Cada postura tem seus riscos para a sociedade e nenhuma pertence a um ideal específico. Essa é a verdadeira pergunta de um milhão de dólares, frente a qual, todos embates religiosos contra os ideólogos são um debate entre dois espantalhos. Uma farsa onde não se discute o verdadeiro assunto. E como poucos de ambos os lados tem desejo de sair do campo dos bordões, faço aqui a questão de levantar duas raras opiniões sobre a questão de fato e deixar que cada um tire sua conclusão e defenda seu ponto de vista.

“Não havendo certeza absoluta da inumanidade do feto, extirpá-lo pressupõe uma decisão moral (ou imoral) tomada no escuro. Podemos preservar a vida dessa criatura e descobrir mais tarde que empenhamos em vão nossos altos sentimentos éticos em defesa do que não passava, no fim das contas, de mera coisa. Mas podemos também decidir extirpar a coisa, correndo o risco de descobrir, tarde demais, que era um ser humano. Entre a precaução e a aposta temerária, cabe escolher? Qual de nós, armado de um revólver, se acreditaria moralmente autorizado a dispará-lo, se soubesse que tem 50% de chances de acertar numa criatura inocente? Dito de outro modo: apostar na inumanidade do feto é jogar na cara-ou-coroa a sobrevivência ou morte de um possível ser humano.” – Olavo de Carvalho, Desejo de matar.

“A fundamentação apropriada para analisar o aborto está no absoluto direito de autopropriedade de cada homem.  Isto imediatamente implica que toda mulher tem o absoluto direito ao seu próprio corpo, que ela tem o domínio absoluto sobre seu corpo e sobre tudo que estiver dentro dele.  Isto inclui o feto.  A maioria dos fetos está no útero da mãe porque a mãe consentiu a esta situação, porém o feto está lá pelo livre e espontâneo consentimento da mãe.  Mas, se a mãe decidir que ela não deseja mais o feto ali, então o feto se torna um invasor parasitário de sua pessoa, e a mãe tem o pleno direito de expulsar o invasor de seu domínio. O aborto não deveria ser considerado o “assassinato” de uma pessoa, mas sim a expulsão de um invasor não desejado do corpo da mãe. Quaisquer leis restringindo ou proibindo o aborto são portanto invasões dos direitos das mães.” – Murray N. Rothbard, A ética da liberdade.

PS: Minha opinião? Sinceramente, na dúvida, melhor errar pela omissão do que pela imposição de vontade, então é muito mais prático deixar todas as leis do mundo como estão, até que alguém me dê uma resposta convicente.

2 comentários

  1. “1 – O feto não pode ser considerado um ser humano, pois ele não é autônomo, ou seja, não consegue sobreviver fora do útero, de forma que ele não é, efetivamente, um ser humano vivo, mas um “parasita”. (pró escolha)”

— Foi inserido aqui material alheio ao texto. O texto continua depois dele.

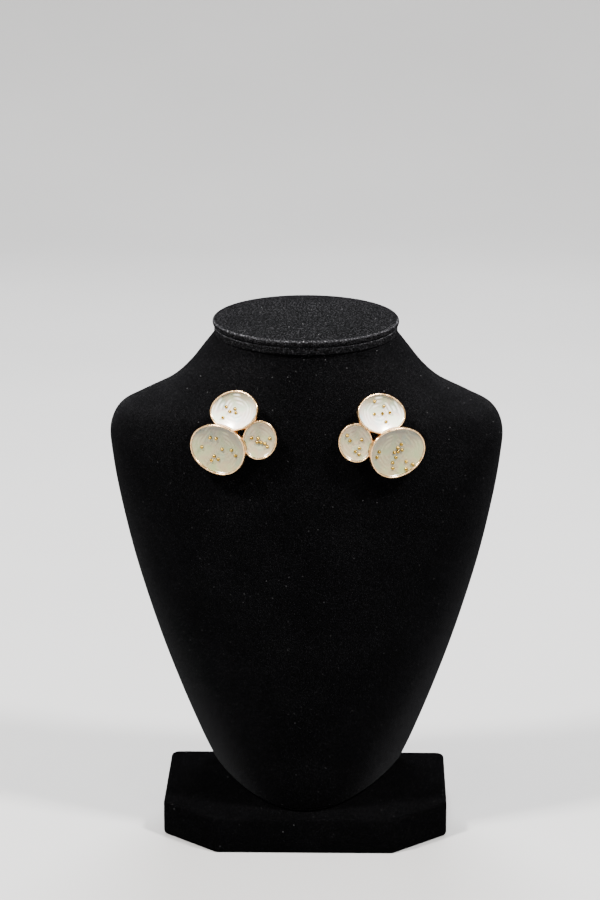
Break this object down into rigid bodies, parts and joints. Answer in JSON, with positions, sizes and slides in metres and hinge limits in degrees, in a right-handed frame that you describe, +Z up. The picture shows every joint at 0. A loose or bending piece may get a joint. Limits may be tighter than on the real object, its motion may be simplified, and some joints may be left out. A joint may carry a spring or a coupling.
{
  "type": "pair of button earrings on a neck bust",
  "caption": "Pair of cluster button earrings, dished enamel cups with small gold balls, pinned to a velvet-covered neck bust on a board with slanted corners.",
  "frame": {"origin": "on the floor, under the middle of the base board", "axes": "+Z up; the front of the bust and both earrings face -Y; +X is to the right seen from the front"},
  "size_m": [0.1308, 0.0766, 0.1783],
  "materials": {
    "board": "short black velvet over a board",
    "velvet": "short black velvet pile",
    "cup_metal": "polished pale rose-gold plate",
    "ball_metal": "polished yellow gold plate",
    "enamel_upper": "pearly white enamel with a fine brushed swirl",
    "enamel_large": "pearly grey-cream enamel with a fine brushed swirl",
    "enamel_small": "pearly cream enamel with a fine brushed swirl"
  },
  "bodies": {
    "root": {"base": "board", "bust": "velvet", "neck_cap": "velvet", "left_setting": "cup_metal", "left_post": "cup_metal", "left_enamel_upper": "enamel_upper", "left_beads_upper": "ball_metal", "left_enamel_large": "enamel_large", "left_beads_large": "ball_metal", "left_enamel_small": "enamel_small", "left_beads_small": "ball_metal", "right_setting": "cup_metal", "right_post": "cup_metal", "right_enamel_upper": "enamel_upper", "right_beads_upper": "ball_metal", "right_enamel_large": "enamel_large", "right_beads_large": "ball_metal", "right_enamel_small": "enamel_small", "right_beads_small": "ball_metal"}
  },
  "joints": []
}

    Esse argumento possui premissas duvidosas, pois ele implica que um ser humano só pode ser considerado humano se for autônomo. Pessoas que dependem de máquinas para sobreviver ou pessoas em coma deixariam de ser humanas, partindo desse princípio. Idosos em idade avançada e crianças muito pequenas também não seriam, por definição, humanos, já que não são capazes de sobreviver sem auxílio. Esses casos que eu citei deveriam mesmo ser excluídos de seus direitos só por não serem autônomos? Essa premissa passa longe de ser verdadeira.

    Minha opinião tende mais ao que o Olavo disse que ao que Rothbard disse. Um feto possui 50% de chances de se tornar um ser humano e 50% de chances de não se tornar nada. Logo, possuímos 50% de chances de terminar o processo de desenvolvimento de um ser humano em potencial através do aborto.

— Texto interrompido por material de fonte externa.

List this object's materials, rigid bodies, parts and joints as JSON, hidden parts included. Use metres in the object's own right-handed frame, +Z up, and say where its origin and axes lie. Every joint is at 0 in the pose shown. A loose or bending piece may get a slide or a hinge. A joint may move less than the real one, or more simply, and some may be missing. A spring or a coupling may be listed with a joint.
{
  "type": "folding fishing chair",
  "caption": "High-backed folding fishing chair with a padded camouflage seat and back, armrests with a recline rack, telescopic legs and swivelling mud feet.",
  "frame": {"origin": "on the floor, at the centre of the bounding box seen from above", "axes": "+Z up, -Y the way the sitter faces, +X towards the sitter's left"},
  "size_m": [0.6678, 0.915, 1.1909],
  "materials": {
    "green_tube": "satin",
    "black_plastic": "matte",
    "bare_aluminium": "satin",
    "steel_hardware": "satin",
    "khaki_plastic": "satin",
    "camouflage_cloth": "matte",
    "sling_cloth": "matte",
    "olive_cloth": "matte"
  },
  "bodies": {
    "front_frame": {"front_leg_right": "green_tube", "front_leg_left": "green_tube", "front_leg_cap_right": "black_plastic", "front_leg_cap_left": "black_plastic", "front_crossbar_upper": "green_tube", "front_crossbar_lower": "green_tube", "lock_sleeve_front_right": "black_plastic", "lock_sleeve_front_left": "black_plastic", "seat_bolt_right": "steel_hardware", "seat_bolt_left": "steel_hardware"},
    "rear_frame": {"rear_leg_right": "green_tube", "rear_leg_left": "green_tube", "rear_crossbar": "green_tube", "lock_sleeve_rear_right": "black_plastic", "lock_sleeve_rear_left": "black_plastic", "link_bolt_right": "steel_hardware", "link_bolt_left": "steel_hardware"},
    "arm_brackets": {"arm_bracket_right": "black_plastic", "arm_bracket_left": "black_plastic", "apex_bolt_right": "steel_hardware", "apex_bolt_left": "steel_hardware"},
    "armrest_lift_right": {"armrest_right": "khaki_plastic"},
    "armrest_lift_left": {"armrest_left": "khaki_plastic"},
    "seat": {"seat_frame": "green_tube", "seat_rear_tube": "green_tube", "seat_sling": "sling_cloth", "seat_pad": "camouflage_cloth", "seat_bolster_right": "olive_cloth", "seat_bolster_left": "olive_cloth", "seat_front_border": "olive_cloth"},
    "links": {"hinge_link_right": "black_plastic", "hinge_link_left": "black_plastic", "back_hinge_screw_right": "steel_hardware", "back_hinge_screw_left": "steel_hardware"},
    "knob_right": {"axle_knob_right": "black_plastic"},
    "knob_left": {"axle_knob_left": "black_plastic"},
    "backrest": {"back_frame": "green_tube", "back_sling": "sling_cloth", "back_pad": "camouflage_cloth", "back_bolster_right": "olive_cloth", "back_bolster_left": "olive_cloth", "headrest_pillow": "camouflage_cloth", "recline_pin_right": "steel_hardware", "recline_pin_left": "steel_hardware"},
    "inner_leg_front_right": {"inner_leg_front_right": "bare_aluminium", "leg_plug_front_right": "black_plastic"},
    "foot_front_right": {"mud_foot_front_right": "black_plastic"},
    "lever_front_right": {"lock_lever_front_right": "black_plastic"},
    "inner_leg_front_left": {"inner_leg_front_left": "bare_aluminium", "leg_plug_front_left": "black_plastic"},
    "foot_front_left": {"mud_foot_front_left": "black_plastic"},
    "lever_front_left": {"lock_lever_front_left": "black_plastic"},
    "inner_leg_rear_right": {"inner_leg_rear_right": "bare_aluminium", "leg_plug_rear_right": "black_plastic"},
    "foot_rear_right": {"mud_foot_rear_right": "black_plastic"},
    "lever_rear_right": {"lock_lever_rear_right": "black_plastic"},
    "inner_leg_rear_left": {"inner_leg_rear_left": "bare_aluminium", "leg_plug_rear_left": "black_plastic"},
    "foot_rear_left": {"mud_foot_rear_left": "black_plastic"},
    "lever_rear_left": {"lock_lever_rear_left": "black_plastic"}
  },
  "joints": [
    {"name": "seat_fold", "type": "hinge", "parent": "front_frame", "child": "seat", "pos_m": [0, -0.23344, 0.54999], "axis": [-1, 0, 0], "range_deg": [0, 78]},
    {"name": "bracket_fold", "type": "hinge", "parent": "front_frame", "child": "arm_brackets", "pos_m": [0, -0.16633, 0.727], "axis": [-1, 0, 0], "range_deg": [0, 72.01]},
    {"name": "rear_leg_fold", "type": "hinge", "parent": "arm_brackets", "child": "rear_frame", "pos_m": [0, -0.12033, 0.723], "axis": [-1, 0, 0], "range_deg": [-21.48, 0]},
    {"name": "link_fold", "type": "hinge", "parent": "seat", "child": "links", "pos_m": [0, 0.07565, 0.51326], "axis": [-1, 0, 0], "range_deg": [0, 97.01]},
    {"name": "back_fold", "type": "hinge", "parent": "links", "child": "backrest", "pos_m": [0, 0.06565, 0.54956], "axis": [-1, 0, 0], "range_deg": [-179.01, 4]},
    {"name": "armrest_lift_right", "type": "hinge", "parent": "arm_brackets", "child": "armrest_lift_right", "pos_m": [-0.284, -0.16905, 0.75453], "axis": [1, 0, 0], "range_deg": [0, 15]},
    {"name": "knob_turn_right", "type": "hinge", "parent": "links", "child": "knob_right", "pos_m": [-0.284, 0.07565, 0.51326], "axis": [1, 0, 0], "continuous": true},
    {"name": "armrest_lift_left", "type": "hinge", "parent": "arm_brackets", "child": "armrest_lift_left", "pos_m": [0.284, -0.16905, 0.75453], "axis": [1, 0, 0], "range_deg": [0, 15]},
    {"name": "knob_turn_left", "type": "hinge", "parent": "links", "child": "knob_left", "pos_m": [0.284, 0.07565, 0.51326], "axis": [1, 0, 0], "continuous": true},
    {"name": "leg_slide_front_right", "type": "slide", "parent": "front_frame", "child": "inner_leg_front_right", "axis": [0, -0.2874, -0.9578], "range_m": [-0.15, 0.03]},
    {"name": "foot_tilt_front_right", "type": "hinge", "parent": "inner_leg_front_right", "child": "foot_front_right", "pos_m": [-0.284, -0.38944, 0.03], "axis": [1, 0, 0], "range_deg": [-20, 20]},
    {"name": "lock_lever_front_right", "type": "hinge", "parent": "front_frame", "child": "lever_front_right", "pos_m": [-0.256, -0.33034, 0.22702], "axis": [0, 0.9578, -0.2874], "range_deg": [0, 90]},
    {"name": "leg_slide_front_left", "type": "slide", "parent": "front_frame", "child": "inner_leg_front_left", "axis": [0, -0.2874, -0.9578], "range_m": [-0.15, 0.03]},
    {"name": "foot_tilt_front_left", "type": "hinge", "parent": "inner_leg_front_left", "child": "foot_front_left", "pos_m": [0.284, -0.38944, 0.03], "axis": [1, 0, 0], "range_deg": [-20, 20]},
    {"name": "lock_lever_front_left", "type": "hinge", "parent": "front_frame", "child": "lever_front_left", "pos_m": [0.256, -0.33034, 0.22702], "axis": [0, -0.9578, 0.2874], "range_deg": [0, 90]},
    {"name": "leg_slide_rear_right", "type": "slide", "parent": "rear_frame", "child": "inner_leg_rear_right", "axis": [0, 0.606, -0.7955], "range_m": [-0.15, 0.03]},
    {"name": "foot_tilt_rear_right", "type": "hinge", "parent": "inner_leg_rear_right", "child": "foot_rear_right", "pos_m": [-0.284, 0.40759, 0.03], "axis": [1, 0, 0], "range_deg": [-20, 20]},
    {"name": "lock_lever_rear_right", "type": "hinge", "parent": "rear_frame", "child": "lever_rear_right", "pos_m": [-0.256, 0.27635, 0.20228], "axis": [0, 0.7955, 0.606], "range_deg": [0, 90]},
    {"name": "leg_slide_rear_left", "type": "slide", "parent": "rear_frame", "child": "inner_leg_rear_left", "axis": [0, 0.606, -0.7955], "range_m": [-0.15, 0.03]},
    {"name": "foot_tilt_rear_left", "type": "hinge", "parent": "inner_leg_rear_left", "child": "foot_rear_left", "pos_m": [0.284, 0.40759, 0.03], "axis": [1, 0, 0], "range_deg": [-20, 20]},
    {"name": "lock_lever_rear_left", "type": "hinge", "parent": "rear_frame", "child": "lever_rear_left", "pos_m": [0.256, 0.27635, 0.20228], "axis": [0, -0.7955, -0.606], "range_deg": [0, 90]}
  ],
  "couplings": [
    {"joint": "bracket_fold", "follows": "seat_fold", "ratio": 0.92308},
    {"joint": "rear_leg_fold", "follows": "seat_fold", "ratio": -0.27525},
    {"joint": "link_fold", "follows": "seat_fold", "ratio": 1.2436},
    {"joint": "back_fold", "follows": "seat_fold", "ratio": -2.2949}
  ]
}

    Considero que a vida inicia quando o ser já possa ser classificado como um ser humano em desenvolvimento. Por exemplo, não podemos classificar um esperma como um ser humano em desenvolvimento, mas podemos classificar um feto como um.

    Enfim, estou tão cego quanto você no assunto, hehe.

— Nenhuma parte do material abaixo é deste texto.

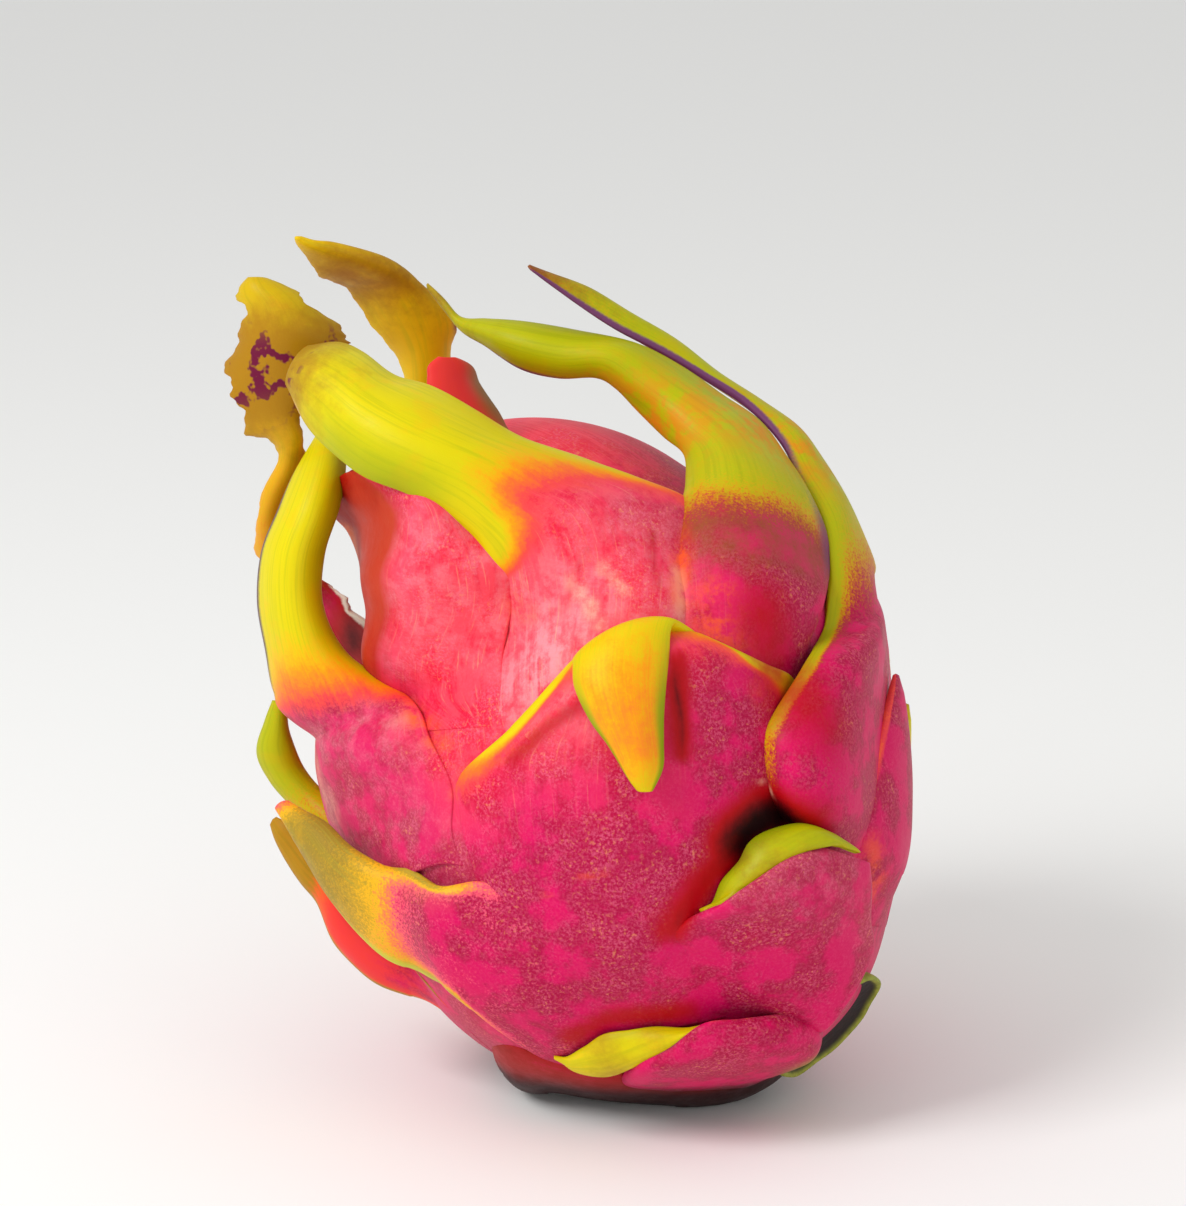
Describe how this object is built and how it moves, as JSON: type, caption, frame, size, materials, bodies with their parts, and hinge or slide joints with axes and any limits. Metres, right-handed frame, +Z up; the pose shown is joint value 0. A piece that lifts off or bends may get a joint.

    1. No caso de “ser vivo autônomo” se refere à condição biológica de não estar ligado à uma pessoa específica. O feto não pode ser cuidado por qualquer pessoa, ele deve ser cuidado por uma pessoa em específico. Um exemplo seria uma pessoa que precisa da doação de um pedaço do seu fígado, por exemplo: Não pode ser qualquer um ou uma máquina, tem que ser você. Você terá que fazer uma escolha de cunho moral: Causar algum prejuízo temporário ao seu corpo ou deixar que a pessoa morra. Em minha visão, a decisão correta seria salvar o outro, mas não é uma decisão automática. A lei do aborto, assim, seria o equivalente à lei obrigar que você doasse um pedaço do fígado, para salvar uma vida. Lei bem intencionada, sem dúvida, mas é uma lei justa?

      Só que o exemplo não é perfeito (apesar de muito bom), pois uma grávida (uma futura mãe) tem uma “obrigação moral” maior do que você salvar um desconhecido. Vai alegar o pró-vida que “ela não é uma pessoa qualquer, mas uma mãe”, ai alega o pró-escolha que “se é indesejado, ela não tem a psicologia de mãe” e assim vamos numa bola infinita de argumentos que sempre vai acabar em absolutamente nada…

      Entendeu porque eu disse que é um assunto complicado?